MS. WILLIAMS: Well, in honor of the 30th anniversary of CRA, our committee spent June and we'll also spend October talking about CRA. And in our meeting yesterday, we talked a great deal about some of the challenges and limitations in CRA, although I think most of us believe that it has provided a significant incentive for banks to provide loans and services and investments in lower-income and minority communities.

And so in October, we're going to return to that discussion, and our goal is to begin developing ideas, proposals, policy alternatives on how we can sort of move forward in modernizing CRA. And what we would like to do is to think about it from a clean-slate perspective, sort of in an ideal world what might an effective CRA policy look like.

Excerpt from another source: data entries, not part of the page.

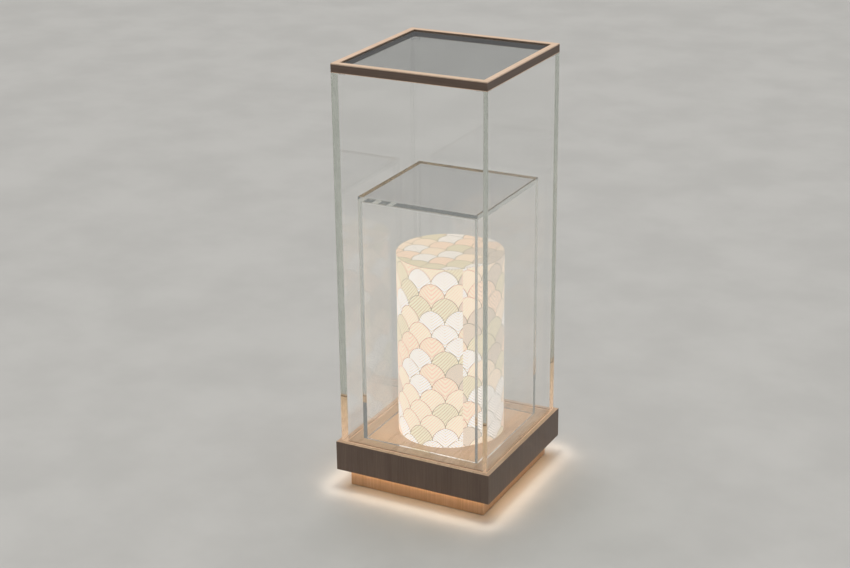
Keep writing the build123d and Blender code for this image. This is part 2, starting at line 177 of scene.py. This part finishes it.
class Graph:
    """One material and short calls that add nodes to it."""

    def __init__(self, name):
        self.material = bpy.data.materials.new(name)
        self.material.use_nodes = True
        self.tree = self.material.node_tree
        self.tree.nodes.clear()
        self.place = self.node("TexCoord").outputs["Object"]

    def node(self, kind, **settings):
        made = self.tree.nodes.new("ShaderNode" + kind)
        for key, value in settings.items():
            setattr(made, key, value)
        return made

    def feed(self, socket, value):
        """Links a socket to another one, or sets it to a plain value."""
        if isinstance(value, bpy.types.NodeSocket):
            self.tree.links.new(value, socket)
        else:
            socket.default_value = value

    def math(self, operation, *values):
        made = self.node("Math", operation=operation)
        for socket, value in zip(made.inputs, values):
            self.feed(socket, value)
        return made.outputs[0]

    def plus(self, first, second):
        return self.math("ADD", first, second)

    def minus(self, first, second):
        return self.math("SUBTRACT", first, second)

    def times(self, first, second):
        return self.math("MULTIPLY", first, second)

    def size(self, value):
        return self.math("ABSOLUTE", value)

    def axes(self, vector=None):
        made = self.node("SeparateXYZ")
        self.feed(made.inputs[0], vector or self.place)
        return made.outputs

    def vector(self, x, y, z):
        made = self.node("CombineXYZ")
        for socket, value in zip(made.inputs, (x, y, z)):
            self.feed(socket, value)
        return made.outputs[0]

    def stretched(self, x, y, z):
        """Object coordinates, each axis times a factor."""
        made = self.node("VectorMath", operation="MULTIPLY")
        self.feed(made.inputs[0], self.place)
        made.inputs[1].default_value = (x, y, z)
        return made.outputs[0]

    def noise(self, vector, scale, detail=2.0, roughness=0.5):
        made = self.node("TexNoise")
        self.feed(made.inputs["Vector"], vector)
        made.inputs["Scale"].default_value = scale
        made.inputs["Detail"].default_value = detail
        made.inputs["Roughness"].default_value = roughness
        return made.outputs[0]

    def fit(self, value, low, high, to_low=0.0, to_high=1.0):
        """Eases from to_low to to_high while value goes from low to high."""
        made = self.node("MapRange", interpolation_type="SMOOTHSTEP")
        for socket, number in zip(made.inputs, (value, low, high, to_low, to_high)):
            self.feed(socket, number)
        return made.outputs[0]

    def blend(self, factor, first, second):
        """Colour that goes from first at factor 0 to second at factor 1."""
        made = self.node("Mix", data_type="RGBA")
        self.feed(made.inputs[6], first)
        self.feed(made.inputs[7], second)
        self.feed(made.inputs[0], factor)
        return made.outputs[2]

    def bump(self, height, distance, strength):
        made = self.node("Bump")
        made.inputs["Strength"].default_value = strength
        made.inputs["Distance"].default_value = distance
        self.feed(made.inputs["Height"], height)
        return made.outputs[0]

    def shader(self, **values):
        """Principled shader. An underscore in a name stands for a space in its socket's."""
        made = self.node("BsdfPrincipled")
        for key, value in values.items():
            self.feed(made.inputs[key.replace("_", " ")], value)
        return made.outputs[0]

    def done(self, surface, volume=None):
        out = self.node("OutputMaterial")
        self.feed(out.inputs["Surface"], surface)
        if volume is not None:
            self.feed(out.inputs["Volume"], volume)
        return self.material

    def edges(self, low, high, width):
        """Mask that is 1 along the edges of a box and fades over width."""
        middle = (low + high) / 2
        half = (high - low) / 2
        gaps = []
        for axis, centre, reach in zip(self.axes(), middle, half):
            away = self.size(self.minus(axis, centre))
            gaps.append(self.minus(reach, away))
        lesser = self.math("MINIMUM", gaps[0], gaps[1])
        greater = self.math("MAXIMUM", gaps[0], gaps[1])
        second = self.math("MAXIMUM", lesser, self.math("MINIMUM", greater, gaps[2]))
        return self.fit(second, 0.0, width, 1.0, 0.0)


# ---------------------------------------------------------------- nodes of the CAD model

def by_side(stem):
    """Names of the four nodes that share a stem, one a side."""
    return [f"{stem}_{side}" for side in SIDES]


def group_box(names):
    """Lowest and highest corner of several CAD nodes together."""
    lows, highs = zip(*(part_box(name) for name in names))
    low = Vector([min(corner[i] for corner in lows) for i in range(3)])
    high = Vector([max(corner[i] for corner in highs) for i in range(3)])
    return low, high


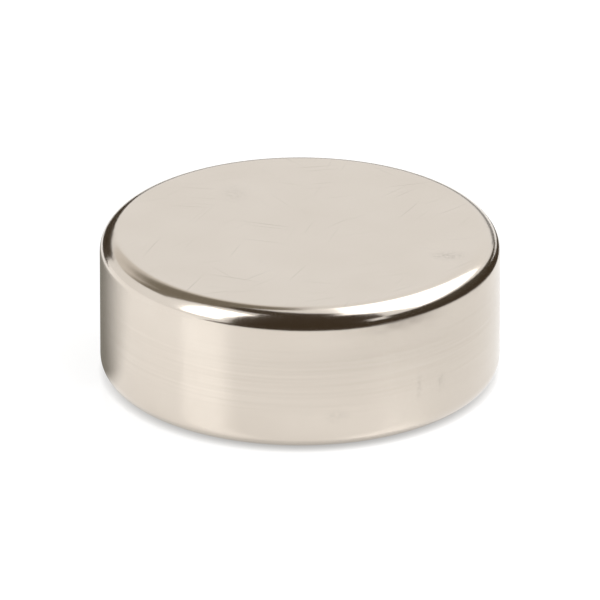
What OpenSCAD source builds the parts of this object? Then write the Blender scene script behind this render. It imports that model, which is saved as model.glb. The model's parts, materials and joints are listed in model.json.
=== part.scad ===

CHAIR SODEIKA: Thank you. And Deposit and Delivery Systems, Faith, please.

MS. ANDERSON: Hi. For next time, we have put on our list to discuss remotely created checks. There has been issues with fraud where a consumer will give their information to a third party for just maybe let's say one purchase and with a specific dollar amount, and that third party will then use that information and generate more checks in amounts that, you know, obviously were not authorized.

We have also discussed -- we wanted to discuss this for a while, but we have just been having so many other things to discuss. Stored-value cards and preapproved or not preapproved, gift cards and prepaid cards, whether those should be under Regulation E. And we also will be discussing uniform consumer protections. For example, under Regulation E and Regulation Z, the liability on a consumer is different, so we're going to try to focus on just three issues to see what we can do to make it easier for consumers to understand what their rights are.

We also expect to review Reg Z if the comment period will end and to get an update on that. And then in the event there is any final proposal on the FACT Act, we will leave room for that also.

CHAIR SODEIKA: Thank you. Well, we have a full agenda set for October for sure. Thank you very much everyone for your participation today and lunch follows in Dining Room L.